Women's Movements & "Family Values" (was Re: religious crackpots in public life)

Yoshie Furuhashi furuhashi.1 at osu.edu
Sun Jul 9 08:24:07 PDT 2000



>On Sat, 08 Jul 2000 13:14:05 -0500 Carrol Cox <cbcox at ilstu.edu> wrote:
>
> > There's some problem with the direction of causality here. Was it Ken that
> > suggested a link between the women's movement and religiosity as
>a backlash?
> > "Family Values" (which I'm reasonably sure were never invoked
>before the last 20 or
> > 30 years) seem definitely to be aimed at the women's movement --
>and defenders of
> > family values then reach for religious support for what is
>essentially not a
> > religious but a social issue (if the two can be divided that neatly??).
>
>Large segments of the women's movement, in the early part of the century, were
>campaigning for family values: ie. women's place is in the home. These
>organizations tend to get less press than the more progressive movements.
>
>ken

The target of the conservative backlash that we should be concerned about is the achievements of what is called second-wave feminism. No fundamentalist Christian now is targeting the Women's Christian Temperance Union (which is as dead as Stalinism).

To describe women's movements in the late nineteenth-century and early twentieth century as "campaigning for family values" as you do is misleading. Suffrage leaders like Susan B. Anthony and Elizabeth Cady Stanton drew parallels between prostitution and marriage, arguing that in both institutions women engaged in sexual relations in return for economic support. Marriage and divorce laws trapped women in unhappy relationships and made it impossible for them to escape drunken or sexually abusive husbands. So, Stanton called for more liberal divorce laws while Anthony emphasized that women should become self-supporting in order to prevent unhappy marriages. Our contemporary "family values" advocates dislike liberal divorce laws, which they think have helped to create a host of social problems, especially for children.

Even the Women's Christian Temperance Union, while using the _rhetoric_ of "home protection," etc., under the leadership of Frances Willard _in fact_ championed woman suffrage (as well as Populism, "Christian Socialism," etc.), and woman suffrage contradicted the "family values" as defined by the dominant ideology of the day.
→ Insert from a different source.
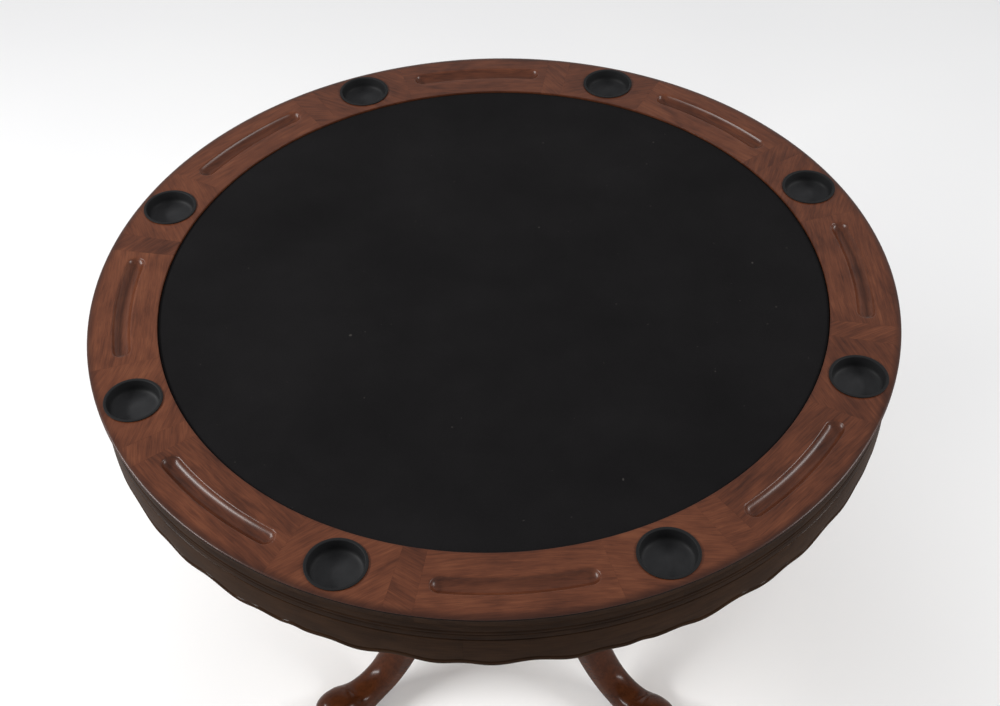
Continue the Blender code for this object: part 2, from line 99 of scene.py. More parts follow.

More importantly, in the late nineteenth century, the WCTU, the anarchist "Free Love" movement, etc. attacked the sexual double standard that allowed *men* to be sexually and otherwise abusive toward women, whereas our contemporary "family values" crowd have attacked *women's* sexual & reproductive freedoms (as well as gay men's, in that they cannot tolerate what is perceived as gender non-conforminty). A big difference.